Just for spite, she took Danny’s new Ferrari.  It was bright red,
had 3,000 miles on the odometer, and had cost him more than the annual budgets
of several third world countries.  If she didn’t make it to the hospital, he
would be dealing with some interesting new stains on the upholstery.

Mark was waiting at the emergency room entrance, looking not a
little exasperated.  She pointed a finger at him.  “This is all your fault,”
she told him.  “If you’d told the truth yesterday, I could have reached Danny
in time.”

He patted her shoulder and chuckled.  “We’ll videotape the birth
if you’d like.”

“Doctor J?”

“Yes?”

“Stuff it.”

As most first babies do, this one took its time being born, and
its mother discovered a heretofore unseen shrewish side to her nature.  Casey
ranted, she raved, she yelled and cried, she cussed out Danny Fiore and Dr.
Mark Johnson and several hapless nurses.  The pain went so far beyond her vague
imaginings that she begged for medication, and when her plea was refused, she
threatened to sue the entire medical establishment for keeping womankind in the
dark.  The doctors and nurses, saints all, just patted her hand and wiped her
brow and fed her more ice chips.

Katherine Ellen Fiore was born at twilight, and when the
red-faced, lumpy, squalling mass of humanity was placed in her arms, Casey
burst into tears.  She cooed and stroked, counted fingers and toes, and gazed
into the blue eyes, so like Danny’s, that solemnly gazed back at her.  “Welcome
to the world, Katie Fiore,” she said.

She was reluctant to let go when they took the baby away.  Mark
chuckled.  “Wouldn’t you rather have her clean and sweet-smelling?” he said.
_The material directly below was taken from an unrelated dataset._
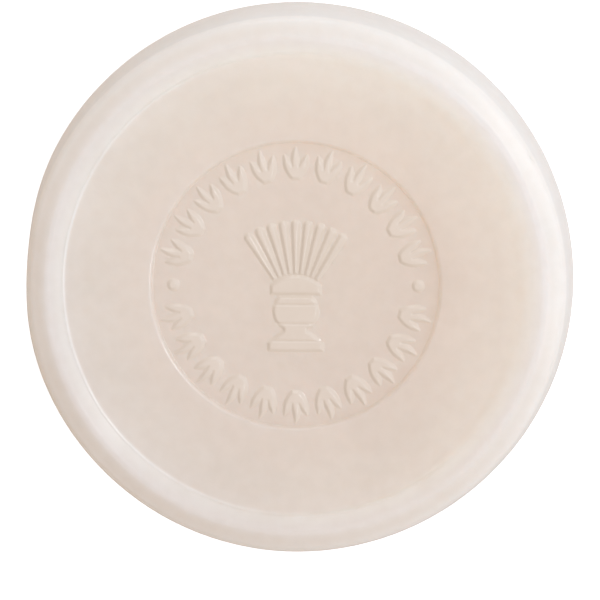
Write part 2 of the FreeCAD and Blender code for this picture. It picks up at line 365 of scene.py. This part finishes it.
def away(angle, centre):
    """How far each angle, in radians, is from centre, in degrees, the short way round."""
    return (np.degrees(angle) - centre + 180) % 360 - 180


def wavy(angle, depth, counts, seed):
    """A wavy line round the cake that strays by depth to either side."""
    draw = np.random.default_rng(seed)
    total = np.zeros_like(angle)
    for count in counts:
        wave = np.sin(count * angle + draw.uniform(0, 2 * math.pi))
        total += wave * draw.uniform(*WAVE_SHARES)
    return depth * total / len(counts)


def worn_away(angle, depth, counts, seed):
    """The same line moved over, so that it strays to one side only."""
    return depth + wavy(angle, depth, counts, seed)


def ripples(x, y, height, size, seed):
    """An uneven surface with bumps about size across."""
    draw = np.random.default_rng(seed)
    total = np.zeros_like(x)
    for _ in range(RIPPLES):
        way = draw.uniform(0, 2 * math.pi)
        length = size * draw.uniform(*RIPPLE_LENGTHS)
        total += np.sin(2 * math.pi * (x * math.cos(way) + y * math.sin(way)) / length
                        + draw.uniform(0, 2 * math.pi))
    return height * total / RIPPLE_SUM


def stretch(first, last, steps):
    """Points of a straight stretch, without its last one."""
    return [tuple(np.add(first, np.multiply(np.subtract(last, first), k / steps)))
            for k in range(steps)]


def bend(centre, radius, first, last, steps):
    """Points of an arc from angle first to last, without its last one."""
    points = []
    for k in range(steps):
        angle = math.radians(first + (last - first) * k / steps)
        points.append((centre[0] + radius * math.cos(angle), centre[1] + radius * math.sin(angle)))
    return points


def eased(before, corner, after, radius):
    """Points of the arc that takes the sharpness off a corner between two straight edges."""
    before, corner, after = (np.array(point) for point in (before, corner, after))
    back = (before - corner) / np.linalg.norm(before - corner)
    ahead = (after - corner) / np.linalg.norm(after - corner)
    half = math.acos(back @ ahead) / 2
    middle = (back + ahead) / np.linalg.norm(back + ahead)
    centre = corner + middle * radius / math.sin(half)
    first, last = (corner + way * radius / math.tan(half) - centre for way in (back, ahead))
    turn = math.pi - 2 * half
    points = []
    for k in range(EASED_STEPS + 1):
        share = turn * k / EASED_STEPS
        spoke = (math.sin(turn - share) * first + math.sin(share) * last) / math.sin(turn)
        points.append(tuple(centre + spoke))
    return points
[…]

“I’ll take her any way I can get her.”

“How’s the pain now?”

She grinned.  “What pain?”

“That’s my girl.”

“I was horrible, wasn’t I?”

“Quite.  And you loved every minute of it.”

“Mark, is she healthy?”

“We’re performing the routine neonatal testing—Apgar scores, and
so forth.  But she looks fit as a fiddle to me, robust and attentive and loud.”

“I feel like I could climb mountains.”

“You just did.  Now you need your rest.”

“I can’t rest.  I have to call Danny.”

“I already talked to Danny.  The hospital finally got through to
him an hour ago, but you were eight centimeters dilated, and not in any
condition to chat on the phone.  He’s probably a basket case by now.”